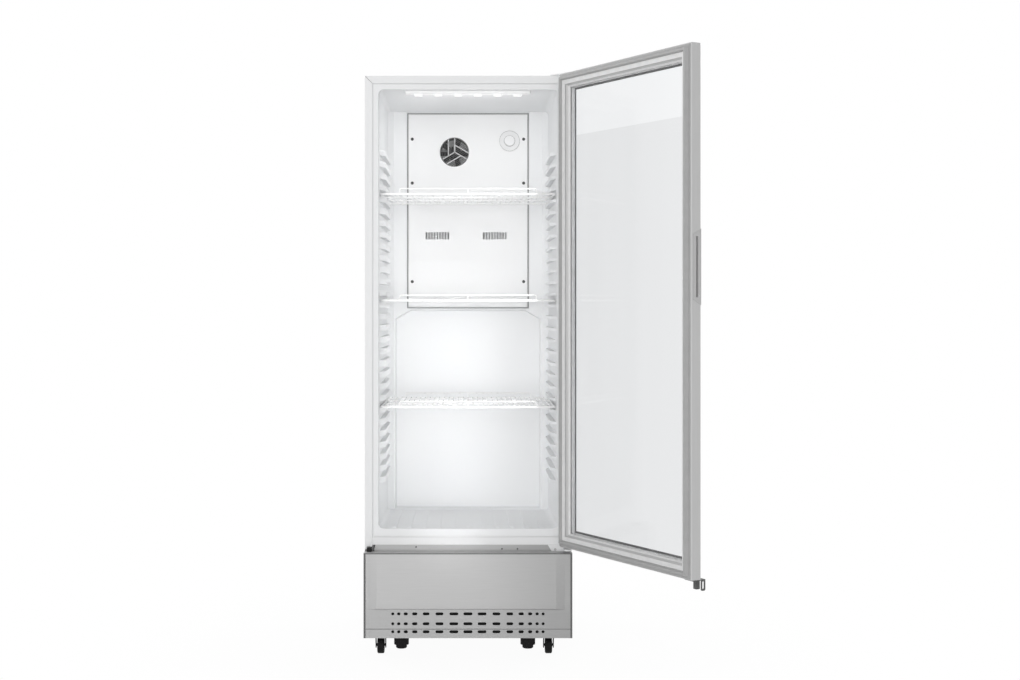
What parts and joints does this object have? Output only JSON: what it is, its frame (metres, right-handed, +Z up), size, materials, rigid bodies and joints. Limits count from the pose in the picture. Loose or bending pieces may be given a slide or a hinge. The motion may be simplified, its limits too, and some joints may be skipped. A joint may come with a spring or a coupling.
{
  "type": "beverage cooler",
  "caption": "Upright glass-door beverage cooler with wire shelves, a moulded liner, a vented kick plate, casters and levelling feet.",
  "frame": {"origin": "on the floor, under the centre of the cabinet's 600 by 550 mm footprint", "axes": "+X to the viewer's right, +Y from the front into the cabin, +Z up; the door is open and the shelves are pushed in"},
  "size_m": [0.905, 1.1022, 1.6942],
  "materials": {
    "black_steel": "black enamel",
    "bracket_white": "white enamel",
    "cabinet_white": "white satin enamel",
    "coil_aluminium": "bare",
    "compressor_black": "black enamel",
    "copper": "bare copper",
    "cover_white": "white satin",
    "dark_plastic": "matt",
    "door_grey": "satin grey",
    "fan_plastic": "satin",
    "foam": "rigid foam",
    "gasket_grey": "soft, matt",
    "glass": "clear",
    "grey_plastic": "satin grey",
    "kick_grey": "satin grey enamel",
    "lens_clear": "clear white",
    "liner_white": "white, slightly glossy",
    "pan_plastic": "matt",
    "rubber_black": "matt",
    "screw_steel": "plated",
    "spacer_grey": "satin",
    "trim_dark": "satin",
    "wheel_black": "matt",
    "wire_white": "white coated wire",
    "zinc_steel": "bare zinc-coated"
  },
  "bodies": {
    "cabinet": {"outer_shell": "cabinet_white", "inner_liner": "liner_white", "insulation_foam": "foam", "bottom_panel": "cabinet_white", "back_panel": "cabinet_white", "drain_pipe": "pan_plastic", "evaporator_cover": "cover_white", "cover_screws": "screw_steel", "fan_guard": "cover_white", "thermostat_body": "cover_white", "evaporator_coil": "coil_aluminium", "evaporator_fan_motor": "compressor_black", "lamp_housing": "cover_white", "lamp_lenses": "lens_clear", "lower_hinge_bracket": "bracket_white", "upper_hinge_bracket": "bracket_white", "hinge_pins": "screw_steel", "hinge_screws": "screw_steel", "lock_strike": "black_steel", "front_cross_bar": "kick_grey", "kick_plate": "kick_grey", "kick_plate_trims": "trim_dark", "base_tray": "zinc_steel", "caster_plates": "zinc_steel", "rear_caster_forks": "black_steel", "compressor": "compressor_black", "compressor_grommets": "rubber_black", "terminal_box": "dark_plastic", "condenser": "compressor_black", "condenser_fan_motor": "compressor_black", "filter_drier": "copper", "refrigerant_lines": "copper", "evaporation_tray": "pan_plastic", "rear_grille": "cabinet_white", "cord_gland": "dark_plastic"},
    "door": {"door_rail_top": "door_grey", "door_rail_bottom": "door_grey", "door_stile_hinge": "door_grey", "door_stile_free": "door_grey", "door_gasket": "gasket_grey", "door_glass_outer": "glass", "door_glass_inner": "glass", "glass_spacer": "spacer_grey", "door_handle": "grey_plastic", "door_hasp": "screw_steel", "door_bushes": "dark_plastic"},
    "shelf_upper_body": {"shelf_upper": "wire_white"},
    "shelf_middle_body": {"shelf_middle": "wire_white"},
    "shelf_lower_body": {"shelf_lower": "wire_white"},
    "knob": {"thermostat_knob": "cover_white"},
    "evaporator_fan": {"evaporator_fan_rotor": "fan_plastic"},
    "condenser_fan": {"condenser_fan_rotor": "fan_plastic"},
    "foot_left": {"levelling_foot_left": "rubber_black"},
    "swivel_left": {"caster_fork_front_left": "black_steel"},
    "front_wheel_left": {"caster_wheel_front_left": "wheel_black"},
    "rear_wheel_left": {"caster_wheel_rear_left": "wheel_black"},
    "foot_right": {"levelling_foot_right": "rubber_black"},
    "swivel_right": {"caster_fork_front_right": "black_steel"},
    "front_wheel_right": {"caster_wheel_front_right": "wheel_black"},
    "rear_wheel_right": {"caster_wheel_rear_right": "wheel_black"}
  },
  "joints": [
    {"name": "door_hinge", "type": "hinge", "parent": "cabinet", "child": "door", "pos_m": [0.2876, -0.3064, 0], "axis": [0, 0, 1], "range_deg": [-120, 10]},
    {"name": "shelf_upper_slide", "type": "slide", "parent": "cabinet", "child": "shelf_upper_body", "axis": [0, -1, 0], "range_m": [0, 0.3]},
    {"name": "shelf_middle_slide", "type": "slide", "parent": "cabinet", "child": "shelf_middle_body", "axis": [0, -1, 0], "range_m": [0, 0.3]},
    {"name": "shelf_lower_slide", "type": "slide", "parent": "cabinet", "child": "shelf_lower_body", "axis": [0, -1, 0], "range_m": [0, 0.3]},
    {"name": "thermostat_turn", "type": "hinge", "parent": "cabinet", "child": "knob", "pos_m": [0.1338, 0.18, 1.551], "axis": [0, 1, 0], "range_deg": [0, 300]},
    {"name": "evaporator_fan_spin", "type": "hinge", "parent": "cabinet", "child": "evaporator_fan", "pos_m": [-0.0436, 0.205, 1.515], "axis": [0, -1, 0], "continuous": true},
    {"name": "condenser_fan_spin", "type": "hinge", "parent": "cabinet", "child": "condenser_fan", "pos_m": [-0.1, -0.08, 0.18], "axis": [0, -1, 0], "continuous": true},
    {"name": "foot_left_screw", "type": "slide", "parent": "cabinet", "child": "foot_left", "axis": [0, 0, -1], "range_m": [0, 0.0217]},
    {"name": "swivel_left_turn", "type": "hinge", "parent": "cabinet", "child": "swivel_left", "pos_m": [-0.2556, -0.245, 0.065], "axis": [0, 0, 1], "continuous": true},
    {"name": "front_wheel_left_roll", "type": "hinge", "parent": "swivel_left", "child": "front_wheel_left", "pos_m": [-0.2556, -0.23, 0.025], "axis": [1, 0, 0], "continuous": true},
    {"name": "rear_wheel_left_roll", "type": "hinge", "parent": "cabinet", "child": "rear_wheel_left", "pos_m": [-0.2556, 0.215, 0.025], "axis": [1, 0, 0], "continuous": true},
    {"name": "foot_right_screw", "type": "slide", "parent": "cabinet", "child": "foot_right", "axis": [0, 0, -1], "range_m": [0, 0.0217]},
    {"name": "swivel_right_turn", "type": "hinge", "parent": "cabinet", "child": "swivel_right", "pos_m": [0.2364, -0.245, 0.065], "axis": [0, 0, 1], "continuous": true},
    {"name": "front_wheel_right_roll", "type": "hinge", "parent": "swivel_right", "child": "front_wheel_right", "pos_m": [0.2364, -0.23, 0.025], "axis": [1, 0, 0], "continuous": true},
    {"name": "rear_wheel_right_roll", "type": "hinge", "parent": "cabinet", "child": "rear_wheel_right", "pos_m": [0.2364, 0.215, 0.025], "axis": [1, 0, 0], "continuous": true}
  ]
}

[Task requirements]:
Output the data above exactly, please, line for line.

[Solution]:
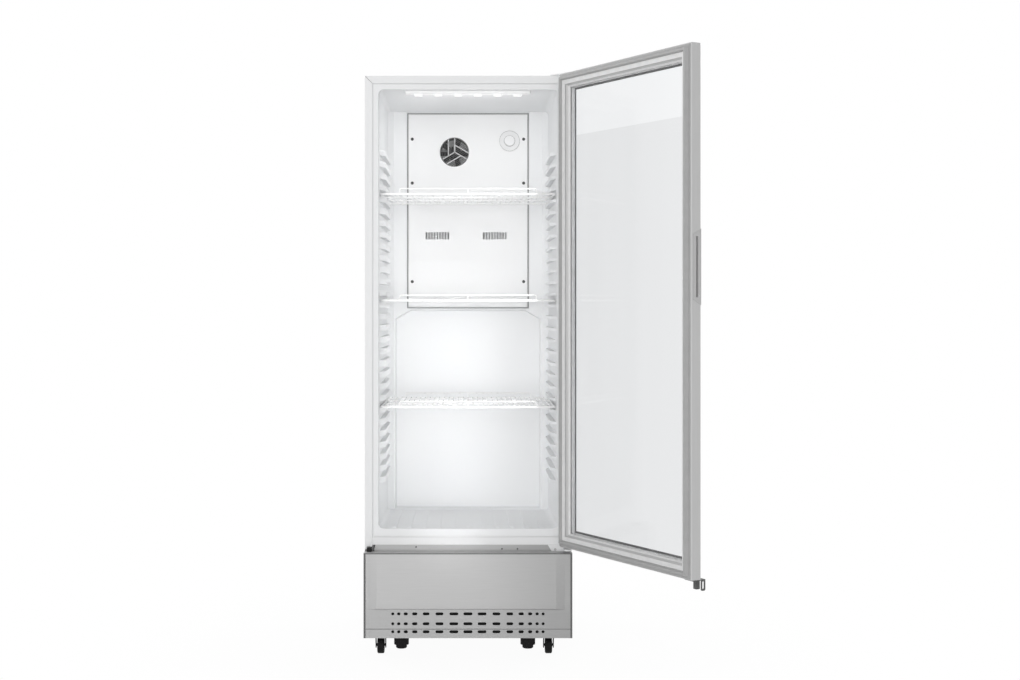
What parts and joints does this object have? Output only JSON: what it is, its frame (metres, right-handed, +Z up), size, materials, rigid bodies and joints. Limits count from the pose in the picture. Loose or bending pieces may be given a slide or a hinge. The motion may be simplified, its limits too, and some joints may be skipped. A joint may come with a spring or a coupling.
{
  "type": "beverage cooler",
  "caption": "Upright glass-door beverage cooler with wire shelves, a moulded liner, a vented kick plate, casters and levelling feet.",
  "frame": {"origin": "on the floor, under the centre of the cabinet's 600 by 550 mm footprint", "axes": "+X to the viewer's right, +Y from the front into the cabin, +Z up; the door is open and the shelves are pushed in"},
  "size_m": [0.905, 1.1022, 1.6942],
  "materials": {
    "black_steel": "black enamel",
    "bracket_white": "white enamel",
    "cabinet_white": "white satin enamel",
    "coil_aluminium": "bare",
    "compressor_black": "black enamel",
    "copper": "bare copper",
    "cover_white": "white satin",
    "dark_plastic": "matt",
    "door_grey": "satin grey",
    "fan_plastic": "satin",
    "foam": "rigid foam",
    "gasket_grey": "soft, matt",
    "glass": "clear",
    "grey_plastic": "satin grey",
    "kick_grey": "satin grey enamel",
    "lens_clear": "clear white",
    "liner_white": "white, slightly glossy",
    "pan_plastic": "matt",
    "rubber_black": "matt",
    "screw_steel": "plated",
    "spacer_grey": "satin",
    "trim_dark": "satin",
    "wheel_black": "matt",
    "wire_white": "white coated wire",
    "zinc_steel": "bare zinc-coated"
  },
  "bodies": {
    "cabinet": {"outer_shell": "cabinet_white", "inner_liner": "liner_white", "insulation_foam": "foam", "bottom_panel": "cabinet_white", "back_panel": "cabinet_white", "drain_pipe": "pan_plastic", "evaporator_cover": "cover_white", "cover_screws": "screw_steel", "fan_guard": "cover_white", "thermostat_body": "cover_white", "evaporator_coil": "coil_aluminium", "evaporator_fan_motor": "compressor_black", "lamp_housing": "cover_white", "lamp_lenses": "lens_clear", "lower_hinge_bracket": "bracket_white", "upper_hinge_bracket": "bracket_white", "hinge_pins": "screw_steel", "hinge_screws": "screw_steel", "lock_strike": "black_steel", "front_cross_bar": "kick_grey", "kick_plate": "kick_grey", "kick_plate_trims": "trim_dark", "base_tray": "zinc_steel", "caster_plates": "zinc_steel", "rear_caster_forks": "black_steel", "compressor": "compressor_black", "compressor_grommets": "rubber_black", "terminal_box": "dark_plastic", "condenser": "compressor_black", "condenser_fan_motor": "compressor_black", "filter_drier": "copper", "refrigerant_lines": "copper", "evaporation_tray": "pan_plastic", "rear_grille": "cabinet_white", "cord_gland": "dark_plastic"},
    "door": {"door_rail_top": "door_grey", "door_rail_bottom": "door_grey", "door_stile_hinge": "door_grey", "door_stile_free": "door_grey", "door_gasket": "gasket_grey", "door_glass_outer": "glass", "door_glass_inner": "glass", "glass_spacer": "spacer_grey", "door_handle": "grey_plastic", "door_hasp": "screw_steel", "door_bushes": "dark_plastic"},
    "shelf_upper_body": {"shelf_upper": "wire_white"},
    "shelf_middle_body": {"shelf_middle": "wire_white"},
    "shelf_lower_body": {"shelf_lower": "wire_white"},
    "knob": {"thermostat_knob": "cover_white"},
    "evaporator_fan": {"evaporator_fan_rotor": "fan_plastic"},
    "condenser_fan": {"condenser_fan_rotor": "fan_plastic"},
    "foot_left": {"levelling_foot_left": "rubber_black"},
    "swivel_left": {"caster_fork_front_left": "black_steel"},
    "front_wheel_left": {"caster_wheel_front_left": "wheel_black"},
    "rear_wheel_left": {"caster_wheel_rear_left": "wheel_black"},
    "foot_right": {"levelling_foot_right": "rubber_black"},
    "swivel_right": {"caster_fork_front_right": "black_steel"},
    "front_wheel_right": {"caster_wheel_front_right": "wheel_black"},
    "rear_wheel_right": {"caster_wheel_rear_right": "wheel_black"}
  },
  "joints": [
    {"name": "door_hinge", "type": "hinge", "parent": "cabinet", "child": "door", "pos_m": [0.2876, -0.3064, 0], "axis": [0, 0, 1], "range_deg": [-120, 10]},
    {"name": "shelf_upper_slide", "type": "slide", "parent": "cabinet", "child": "shelf_upper_body", "axis": [0, -1, 0], "range_m": [0, 0.3]},
    {"name": "shelf_middle_slide", "type": "slide", "parent": "cabinet", "child": "shelf_middle_body", "axis": [0, -1, 0], "range_m": [0, 0.3]},
    {"name": "shelf_lower_slide", "type": "slide", "parent": "cabinet", "child": "shelf_lower_body", "axis": [0, -1, 0], "range_m": [0, 0.3]},
    {"name": "thermostat_turn", "type": "hinge", "parent": "cabinet", "child": "knob", "pos_m": [0.1338, 0.18, 1.551], "axis": [0, 1, 0], "range_deg": [0, 300]},
    {"name": "evaporator_fan_spin", "type": "hinge", "parent": "cabinet", "child": "evaporator_fan", "pos_m": [-0.0436, 0.205, 1.515], "axis": [0, -1, 0], "continuous": true},
    {"name": "condenser_fan_spin", "type": "hinge", "parent": "cabinet", "child": "condenser_fan", "pos_m": [-0.1, -0.08, 0.18], "axis": [0, -1, 0], "continuous": true},
    {"name": "foot_left_screw", "type": "slide", "parent": "cabinet", "child": "foot_left", "axis": [0, 0, -1], "range_m": [0, 0.0217]},
    {"name": "swivel_left_turn", "type": "hinge", "parent": "cabinet", "child": "swivel_left", "pos_m": [-0.2556, -0.245, 0.065], "axis": [0, 0, 1], "continuous": true},
    {"name": "front_wheel_left_roll", "type": "hinge", "parent": "swivel_left", "child": "front_wheel_left", "pos_m": [-0.2556, -0.23, 0.025], "axis": [1, 0, 0], "continuous": true},
    {"name": "rear_wheel_left_roll", "type": "hinge", "parent": "cabinet", "child": "rear_wheel_left", "pos_m": [-0.2556, 0.215, 0.025], "axis": [1, 0, 0], "continuous": true},
    {"name": "foot_right_screw", "type": "slide", "parent": "cabinet", "child": "foot_right", "axis": [0, 0, -1], "range_m": [0, 0.0217]},
    {"name": "swivel_right_turn", "type": "hinge", "parent": "cabinet", "child": "swivel_right", "pos_m": [0.2364, -0.245, 0.065], "axis": [0, 0, 1], "continuous": true},
    {"name": "front_wheel_right_roll", "type": "hinge", "parent": "swivel_right", "child": "front_wheel_right", "pos_m": [0.2364, -0.23, 0.025], "axis": [1, 0, 0], "continuous": true},
    {"name": "rear_wheel_right_roll", "type": "hinge", "parent": "cabinet", "child": "rear_wheel_right", "pos_m": [0.2364, 0.215, 0.025], "axis": [1, 0, 0], "continuous": true}
  ]
}